## Written problem
Quote, please, the line with "const seal = new THREE.Group();", the line with "obj.matrix_world = Matrix.Identity(4)", and every line between them, exactly and with nothing else.

··· Dataset records

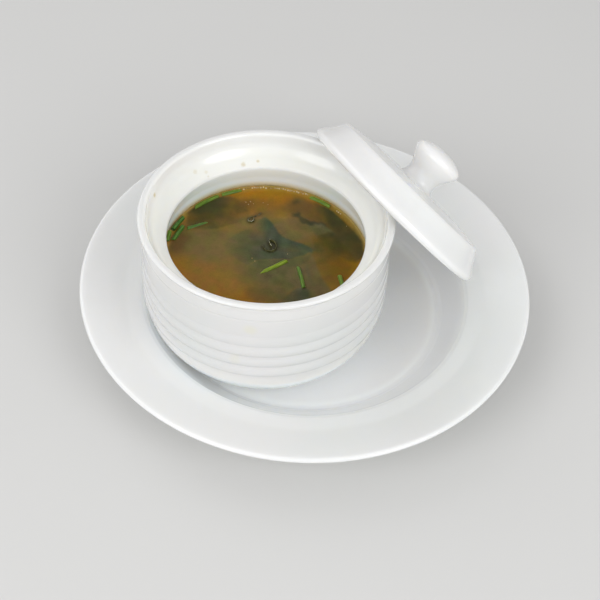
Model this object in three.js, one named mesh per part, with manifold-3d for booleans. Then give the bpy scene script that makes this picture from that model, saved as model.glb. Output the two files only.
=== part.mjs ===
// Miso soup in its lidded porcelain pot. The pot is ringed low down and full almost to its inner
// ledge, cut chives and two curls of seaweed float on the broth, the lid leans over the pot's lip,
// and everything stands on a wide-rimmed under-plate.
//
// Millimetres, +Z up. The origin is the middle of the plate, on the table that it stands on.

import * as THREE from 'three';
import { mergeVertices } from 'three/addons/utils/BufferGeometryUtils.js';
import Module from 'manifold-3d';

const wasm = await Module();
wasm.setup();

// ---- Driving dimensions -------------------------------------------------------------------

const GAP = 0.3; // clearance left between pieces that touch
const SIDES = 56; // sides of a turned piece

const PLATE = {
  radius: 104.8,
  height: 24.8,
  edge: 1.2, // radius of the rolled edge
  bend: 84.5, // where the rim starts to climb more steeply
  bendHeight: 18,
  wellTop: 75.6, // rim side of the well's wall
  wellTopHeight: 16.6,
  wellBottom: 64.6,
  floor: 6, // top of the well's floor
  wall: 3.8, // thickness of floor, wall and rim
  footInner: 60,
  footOuter: 65,
};

const POT = {
  x: -18.44,
  y: -13.36,
  height: 69.7,
  lipRadius: 55.3,
  lipOuter: 0.9, // rounding of the lip's outer corner
  lipInner: 1.4, // rounding of its inner corner
  lipInside: 51.9,
  body: 54.2, // outside radius of the straight wall
  ledgeTop: 8.2, // depth of the lid's ledge under the lip, at the wall
  ledgeEdge: 12.8, // depth of the ledge's inner edge
  mouth: 43.3, // radius inside the ledge
  throat: 20.5, // depth at which the wall has widened again under the ledge
  soupRadius: 46.2, // inside radius at the soup's level
  belly: 46.8, // inside radius where the bottom starts to turn in
  bellyDepth: 44, // depth of that turn under the lip
  turn: 27.4, // radius that the bottom's two turns are centred on
  footInner: 30,
  footOuter: 34.8,
  footHollow: 2.2,
  ringFrom: 25.9, // depth of the first groove between the rings
  ringPitch: 6.4,
  rings: 3,
  ringSwell: 0.7, // how far a ring swells out of its grooves
};

const SOUP = {
  depth: 27.3, // surface's depth under the lip
  clearance: 0.35, // how far it is cut back round what floats in it
};

const LID = {
  radius: 49.05,
  shoulder: 41.9, // radius where the sloping side would meet the top
  height: 13.55, // rim to shoulder
  rimRound: 2.3, // rounding of the rim's outer corner
  shoulderRound: 1.8,
  flankSwell: 0.3, // how far the sloping side bulges
  dome: 2, // how far the top swells above its shoulder
  rim: 3.6, // width of the rim's underside, rounding and all
  hollow: 8, // depth of the hollow underneath, near its wall
  hollowDome: 1.6, // how much deeper it is in the middle
  neck: 8.05, // knob's narrowest radius
  neckHeight: 5.4, // where it starts to flare
  knob: 12.45, // knob's widest radius
  knobRound: 3, // rounding of the knob's edge
  knobDome: 0.8, // how far its face swells
  knobHeight: 19.3,
  // How it leans: the middle of its rim, from the pot's axis and lip, and the way its knob points.
  x: 55.72,
  y: 32.79,
  z: -23.5,
  tilt: 51.85, // degrees from upright
  heading: 34.3, // degrees from +X towards +Y
};

const CHIVE = { sides: 8, steps: 4 };

// Cut chives. Each runs between two ends, given from the pot's axis. rise lifts an end above the
// soup's level, bow pushes the middle away from the axis, and radius is half the stem's width.
const CHIVES = [
  { from: [-35.1, 27.8], to: [-24.5, 37.3], rise: [0.3, 0.2], bow: 0.45, radius: 1.05 },
  { from: [-23.2, 38], to: [-14, 42.2], rise: [0.2, 0.3], bow: 0.2, radius: 1 },
  { from: [-39, 21.8], to: [-42.9, 12.2], rise: [0.3, 1.2], bow: 0.15, radius: 1.05 },
  { from: [-38.6, 16.1], to: [-42.4, 5.7], rise: [0.2, 0.2], bow: 0, radius: 1.05 },
  { from: [-43.6, 9.4], to: [-44.5, 4.8], rise: [3.4, 1], bow: 0, radius: 0.85 },
  { from: [-36.9, 14.3], to: [-26.3, 20.2], rise: [0.1, -0.5], bow: 0.3, radius: 0.85 },
  { from: [18.1, 40.4], to: [28, 34.3], rise: [0.2, 0.3], bow: 0.3, radius: 1 },
  { from: [-2.3, -10.6], to: [9.6, -1.9], rise: [0, 0.3], bow: 0.35, radius: 0.95 },
  { from: [14.6, -5.1], to: [17.8, -18.2], rise: [0.2, 0.1], bow: 0.2, radius: 0.85 },
  { from: [33.1, -9.2], to: [35, -18.2], rise: [0.3, 0.2], bow: 0.2, radius: 0.9 },
];

// Seaweed that breaks the surface: ribbons that follow a curve seen from above, from the pot's
// axis, with their top edge at the given heights above the soup's level.
const SEAWEED = { thickness: 0.5, depth: 2.2, ripple: 0.25, steps: 28 };
const CURLS = {
  wakame_curl: {
    points: [
      [-1.8, 6.2], [-1.2, 4.8], [0.4, 3.6], [2.4, 3.4], [3.9, 4.7], [4.2, 6.9],
      [3.5, 8.9], [2.2, 9.9], [1.1, 9.2], [1.1, 7.8], [1.7, 6.5], [2, 5.4],
    ],
    heights: [0.5, 1.7],
  },
  wakame_stem: {
    points: [
      [-7.4, 23.3], [-7, 22.3], [-8.1, 21.4], [-9.4, 21.8], [-9.5, 23],
      [-8.8, 24.2], [-7.4, 25], [-5.7, 26], [-3.8, 27.6],
    ],
    heights: [0.9, 0.1],
  },
};

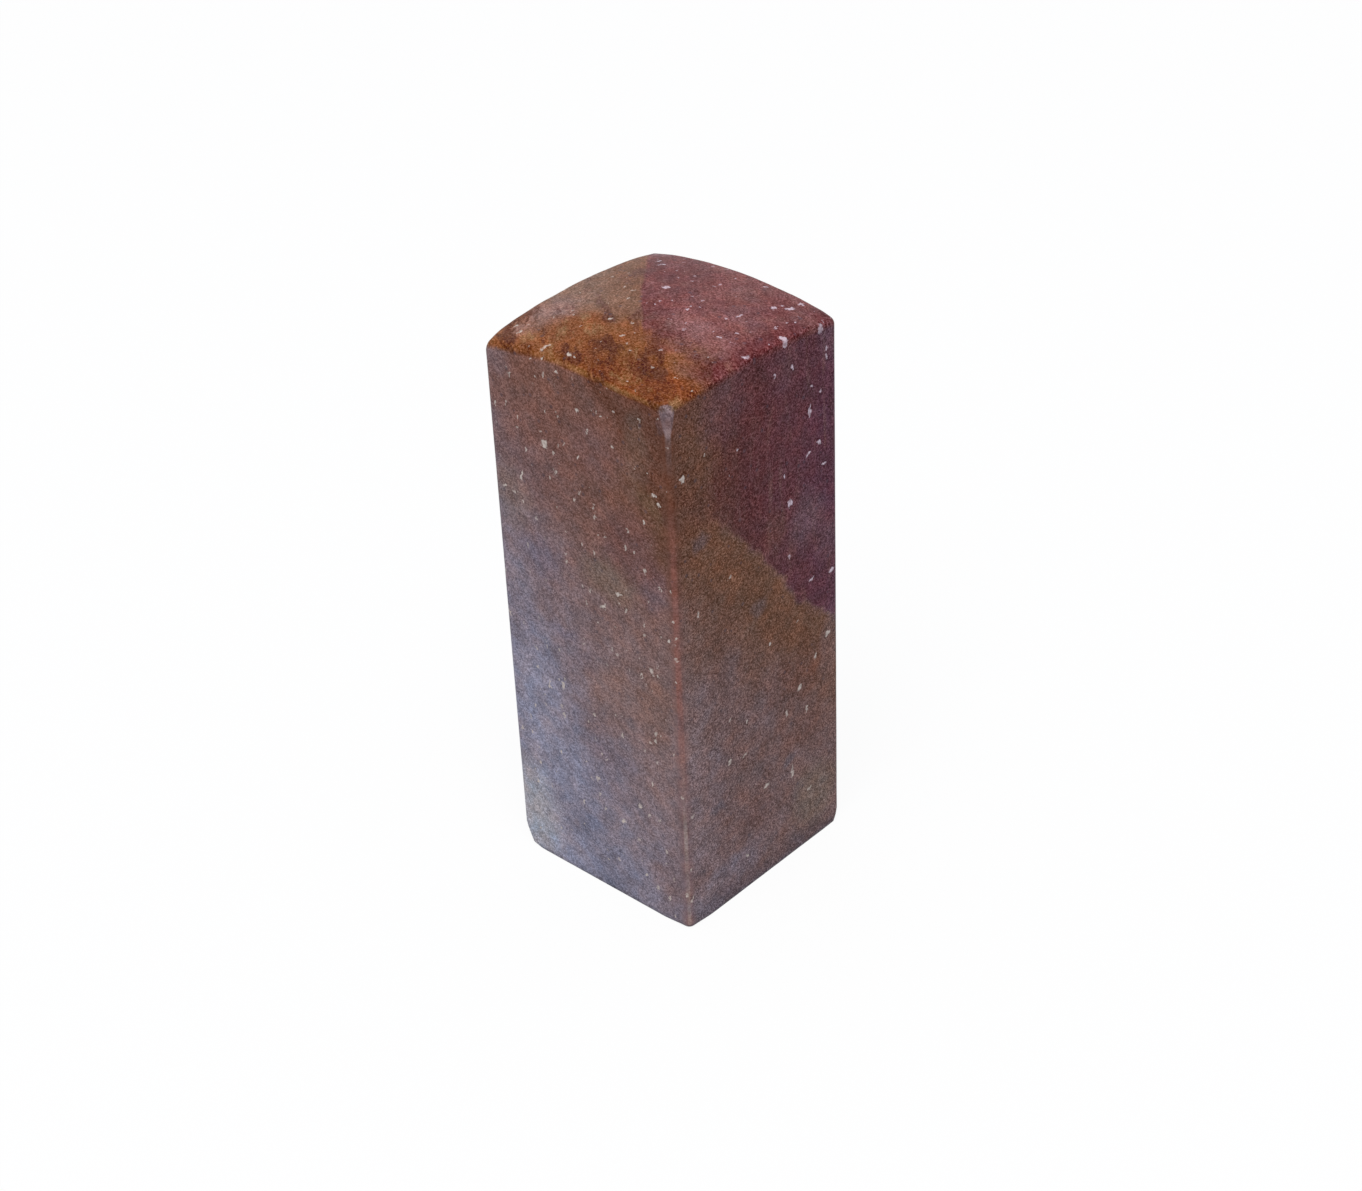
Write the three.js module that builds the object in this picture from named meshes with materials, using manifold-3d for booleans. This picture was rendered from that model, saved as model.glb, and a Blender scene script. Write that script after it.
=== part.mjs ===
// A stone seal stamp: one square column of carving stone with a crowned head
// and a fret carved in relief on its foot, which is the printing face.
// Millimetres, +Z up. The origin is the middle of the foot, which stands on z = 0.

import * as THREE from 'three';
import { mergeVertices } from 'three/addons/utils/BufferGeometryUtils.js';
import Module from 'manifold-3d';

// Driving dimensions of the column
const widthX = 24.7; // across the two sides that face along X
const widthY = 25.3; // across the two sides that face along Y
const cornerHeight = 62.85; // from the foot to the head's corners
const crownRiseX = 1.35; // how far the head rises from an X side to the middle
const crownRiseY = 1.1; // how far the head rises from a Y side to the middle
const uprightRadius = 0.8; // rounding of the four upright edges
const arrisRadius = 0.5; // rounding of the edge between head and sides

// Driving dimensions of the printing face
const border = 1.6; // raised frame round the printing face
const lineWidth = 1.05; // raised lines of the fret
const linesPerQuarter = 5; // lines that each square spiral crosses, each way
const reliefDepth = 0.8; // how deep the ground is cut below the lines

// How finely curves are divided
const uprightSegments = 4; // along each upright edge's quarter circle
const crownSegments = 14; // across the head, between the rounded arrises
const arrisSegments = 3; // across each rounded arris

const halfX = widthX / 2;
const halfY = widthY / 2;
const cutPast = 5; // how far a cutting solid runs past the stone

const wasm = await Module();
wasm.setup();

// Turns a closed three.js geometry into a solid that can be cut and joined.
function solidOf(geometry) {
  const bare = geometry.clone();
  bare.deleteAttribute('normal');
  bare.deleteAttribute('uv');
  const merged = mergeVertices(bare, 1e-5);
  return new wasm.Manifold(
    new wasm.Mesh({
      numProp: 3,
      vertProperties: new Float32Array(merged.attributes.position.array),
      triVerts: new Uint32Array(merged.index.array),
    })
  );
}

// Turns a solid back into a three.js geometry.
function geometryOf(solid) {
  const mesh = solid.getMesh();
  const geometry = new THREE.BufferGeometry();
  geometry.setAttribute('position', new THREE.BufferAttribute(mesh.vertProperties, 3));
  geometry.setIndex(new THREE.BufferAttribute(mesh.triVerts, 1));
  geometry.computeVertexNormals();
  return geometry;
}

// The outline of the column: a rectangle with a quarter circle at each corner.
function columnOutline() {
  const outline = new THREE.Shape();
  const x = halfX - uprightRadius;
  const y = halfY - uprightRadius;
  outline.absarc(x, y, uprightRadius, 0, Math.PI / 2);
  outline.absarc(-x, y, uprightRadius, Math.PI / 2, Math.PI);
  outline.absarc(-x, -y, uprightRadius, Math.PI, Math.PI * 1.5);
  outline.absarc(x, -y, uprightRadius, Math.PI * 1.5, Math.PI * 2);
  outline.closePath();
  return outline;
}

// How far a point of the plan lies inside the column's outline.
function depthInside(x, y) {
  const overX = Math.abs(x) - (halfX - uprightRadius);
  const overY = Math.abs(y) - (halfY - uprightRadius);
  const pastCorner = Math.hypot(Math.max(overX, 0), Math.max(overY, 0));
  return uprightRadius - pastCorner - Math.min(Math.max(overX, overY), 0);
}

// Height of the head's surface: a shallow crown whose edge rolls over into the sides.
function headHeight(x, y) {
  const crown =
    crownRiseX * (1 - (x / halfX) ** 2) +
    crownRiseY * (1 - (y / halfY) ** 2);
  const toArris = Math.max(arrisRadius - Math.max(depthInside(x, y), 0), 0);
  const roll = arrisRadius - Math.sqrt(arrisRadius ** 2 - toArris ** 2);
  return cornerHeight + crown - roll;
}

// Places across one width where the head is divided, closer together at the arrises.
function divisions(half) {
  const places = [-half];
  for (let i = 1; i <= arrisSegments; i++) {
    const angle = (i / arrisSegments) * (Math.PI / 2);
    places.push(-half + arrisRadius * (1 - Math.cos(angle)));
  }
  const flat = 2 * (half - arrisRadius);
  for (let i = 1; i < crownSegments; i++) {
    places.push(-half + arrisRadius + (flat * i) / crownSegments);
  }
  for (let i = arrisSegments; i >= 1; i--) {
    const angle = (i / arrisSegments) * (Math.PI / 2);
    places.push(half - arrisRadius * (1 - Math.cos(angle)));
  }
  places.push(half);
  return places;
}

// A block as wide as the column whose top is the crowned head.
function headBlock() {
  const placesX = divisions(halfX);
  const placesY = divisions(halfY);
  const countX = placesX.length - 1;
  const countY = placesY.length - 1;
  const block = new THREE.BoxGeometry(1, 1, 1, countX, countY, 1);
  const position = block.attributes.position;
  for (let i = 0; i < position.count; i++) {
    const x = placesX[Math.round((position.getX(i) + 0.5) * countX)];
    const y = placesY[Math.round((position.getY(i) + 0.5) * countY)];
    const z = position.getZ(i) > 0 ? headHeight(x, y) : -cutPast;
    position.setXYZ(i, x, y, z);
  }
  return solidOf(block);
}

// The column with its upright edges rounded and its foot flat at z = 0.
function column() {
  const tall = cornerHeight + crownRiseX + crownRiseY + cutPast;
  return solidOf(
    new THREE.ExtrudeGeometry(columnOutline(), {
      depth: tall,
      bevelEnabled: false,
      curveSegments: uprightSegments,
    })
  );
}

// A box on the printing face, from below the foot up to a height.
function faceBox(lowX, highX, lowY, highY, top) {
  const box = new THREE.BoxGeometry(highX - lowX, highY - lowY, top + cutPast);
  box.translate((lowX + highX) / 2, (lowY + highY) / 2, (top - cutPast) / 2);
  return solidOf(box);
}

// The turns of a square spiral on a lattice, from its outer corner to its eye.
function spiralTurns(count) {
  const turns = [[0, 0]];
  let low = 0;
  let high = count - 1;
  while (low < high) {
    turns.push([high, low], [high, high], [low, high], [low, low + 1]);
    low += 1;
    high -= 1;
  }
  if (low === high) {
    turns.push([high, low]);
  }
  return turns;
}

// The raised fret: a square spiral in each quarter, mirrored left to right and
// top to bottom, all four springing from one square boss in the middle.
function fret() {
  const fieldX = halfX - border;
  const fieldY = halfY - border;
  const grooveX = (fieldX - linesPerQuarter * lineWidth) / (linesPerQuarter + 0.5);
  const grooveY = (fieldY - linesPerQuarter * lineWidth) / (linesPerQuarter + 0.5);
  const lineX = (index) => grooveX / 2 + index * (lineWidth + grooveX);
  const lineY = (index) => grooveY / 2 + index * (lineWidth + grooveY);
  const bossX = grooveX / 2 + lineWidth;
  const bossY = grooveY / 2 + lineWidth;
  const top = reliefDepth + cutPast;
  const turns = spiralTurns(linesPerQuarter);
  let raised = faceBox(-bossX, bossX, -bossY, bossY, top);
  for (const [sideX, sideY] of [[1, 1], [-1, 1], [-1, -1], [1, -1]]) {
    for (let i = 1; i < turns.length; i++) {
      const [fromX, fromY] = turns[i - 1];
      const [toX, toY] = turns[i];
      const nearX = lineX(Math.min(fromX, toX));
      const farX = lineX(Math.max(fromX, toX)) + lineWidth;
      const nearY = lineY(Math.min(fromY, toY));
      const farY = lineY(Math.max(fromY, toY)) + lineWidth;
      const [lowX, highX] = sideX > 0 ? [nearX, farX] : [-farX, -nearX];
      const [lowY, highY] = sideY > 0 ? [nearY, farY] : [-farY, -nearY];
      raised = raised.add(faceBox(lowX, highX, lowY, highY, top));
    }
  }
  return raised;
}

// The ground that the graver clears away between the border and the fret.
function ground() {
  const fieldX = halfX - border;
  const fieldY = halfY - border;
  return faceBox(-fieldX, fieldX, -fieldY, fieldY, reliefDepth).subtract(fret());
}

// Seal stone: one bar of banded red-brown carving stone, ground and waxed.
function sealStone() {
  const stone = column().intersect(headBlock()).subtract(ground());
  const material = new THREE.MeshStandardMaterial({
    color: 0x6b4238,
    roughness: 0.5,
    metalness: 0,
  });
  const mesh = new THREE.Mesh(geometryOf(stone), material);
  mesh.name = 'seal_stone';
  return mesh;
}

const seal = new THREE.Group();
seal.name = 'seal_stamp';
seal.add(sealStone());

export default seal;
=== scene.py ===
# A stone seal stamp, dressed for a studio picture: a square column of mottled red-brown
# carving stone, ground, waxed and handled, with a fret carved on its printing face.
# Lengths are metres, written as so many mm. The foot stands on z = 0, with +Z up.

from math import cos, hypot, radians, sin

import bpy
from mathutils import Euler, Matrix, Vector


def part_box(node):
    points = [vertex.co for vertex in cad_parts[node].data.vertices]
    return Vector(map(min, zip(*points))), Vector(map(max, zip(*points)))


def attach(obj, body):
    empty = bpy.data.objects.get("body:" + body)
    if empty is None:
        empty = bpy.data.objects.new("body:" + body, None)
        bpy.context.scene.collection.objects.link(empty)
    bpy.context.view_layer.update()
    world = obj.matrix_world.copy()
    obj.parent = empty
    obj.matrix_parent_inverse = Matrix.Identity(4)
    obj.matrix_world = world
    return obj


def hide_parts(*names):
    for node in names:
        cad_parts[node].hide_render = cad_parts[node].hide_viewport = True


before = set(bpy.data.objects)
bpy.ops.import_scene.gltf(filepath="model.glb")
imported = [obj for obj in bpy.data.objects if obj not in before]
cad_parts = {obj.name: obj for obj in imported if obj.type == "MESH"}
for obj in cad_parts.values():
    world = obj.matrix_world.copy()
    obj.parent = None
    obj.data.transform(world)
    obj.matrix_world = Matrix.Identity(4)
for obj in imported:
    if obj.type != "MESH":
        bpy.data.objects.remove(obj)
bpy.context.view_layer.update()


# Seal stone
# One bar of soft carving stone, sawn square, its four sides lapped flat on a wet plate
# and its head ground to a shallow crown. The same block carries the carved printing face.

mm = 0.001
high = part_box("seal_stone")[1]
half_x = high.x
half_y = high.y

SIZES = {
    "Half width X": half_x,
    "Half width Y": half_y,
    "Crown height": high.z,
    "Crown rise X": 1.35 * mm,
    "Crown rise Y": 1.1 * mm,
    "Front lift": 0.65 * mm,
    "Front lift reach": 7.5 * mm,
    "Upright radius": 0.75 * mm,
    "Arris radius": 0.35 * mm,
    "Foot radius": 0.08 * mm,
    "Lapping error": 0.06 * mm,
    "Border": 1.6 * mm,
    "Line width": 1.05 * mm,
    "Relief depth": 0.8 * mm,
}
LINES_PER_QUARTER = 5
LINE_WAVER = 0.08 * mm
GRAVER_DEPTH = 0.25 * mm
CRISP_ANGLE = radians(40)

# Knocks and rubbing: where in the plan, in parts of the half widths, how much rounder the
# foot and the head have become there, and how far along the edges that reaches.
WEAR = [
    (1, -1, 0.5 * mm, 0.1 * mm, 4.0 * mm),
    (-1, -1, 0.9 * mm, 0.8 * mm, 3.0 * mm),
    (1, 1, 0.05 * mm, 0.25 * mm, 3.0 * mm),
    (-1, 1, 0.6 * mm, 0.5 * mm, 3.5 * mm),
    (-0.3, -1, 0.0, 0.8 * mm, 9.0 * mm),
]

# Small flats left where a corner was chipped and lapped over: the direction that each
# faces, and how far it lies from the middle of the foot in that direction.
FLATS = [
    ((0.70, -0.70, 0.15), 26.31 * mm),
    ((-0.68, -0.68, -0.28), 15.95 * mm),
    ((0.68, 0.68, -0.28), 16.26 * mm),
]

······

## Response to the task
const seal = new THREE.Group();
seal.name = 'seal_stamp';
seal.add(sealStone());

export default seal;
=== scene.py ===
# A stone seal stamp, dressed for a studio picture: a square column of mottled red-brown
# carving stone, ground, waxed and handled, with a fret carved on its printing face.
# Lengths are metres, written as so many mm. The foot stands on z = 0, with +Z up.

from math import cos, hypot, radians, sin

import bpy
from mathutils import Euler, Matrix, Vector


def part_box(node):
    points = [vertex.co for vertex in cad_parts[node].data.vertices]
    return Vector(map(min, zip(*points))), Vector(map(max, zip(*points)))


def attach(obj, body):
    empty = bpy.data.objects.get("body:" + body)
    if empty is None:
        empty = bpy.data.objects.new("body:" + body, None)
        bpy.context.scene.collection.objects.link(empty)
    bpy.context.view_layer.update()
    world = obj.matrix_world.copy()
    obj.parent = empty
    obj.matrix_parent_inverse = Matrix.Identity(4)
    obj.matrix_world = world
    return obj


def hide_parts(*names):
    for node in names:
        cad_parts[node].hide_render = cad_parts[node].hide_viewport = True


before = set(bpy.data.objects)
bpy.ops.import_scene.gltf(filepath="model.glb")
imported = [obj for obj in bpy.data.objects if obj not in before]
cad_parts = {obj.name: obj for obj in imported if obj.type == "MESH"}
for obj in cad_parts.values():
    world = obj.matrix_world.copy()
    obj.parent = None
    obj.data.transform(world)
    obj.matrix_world = Matrix.Identity(4)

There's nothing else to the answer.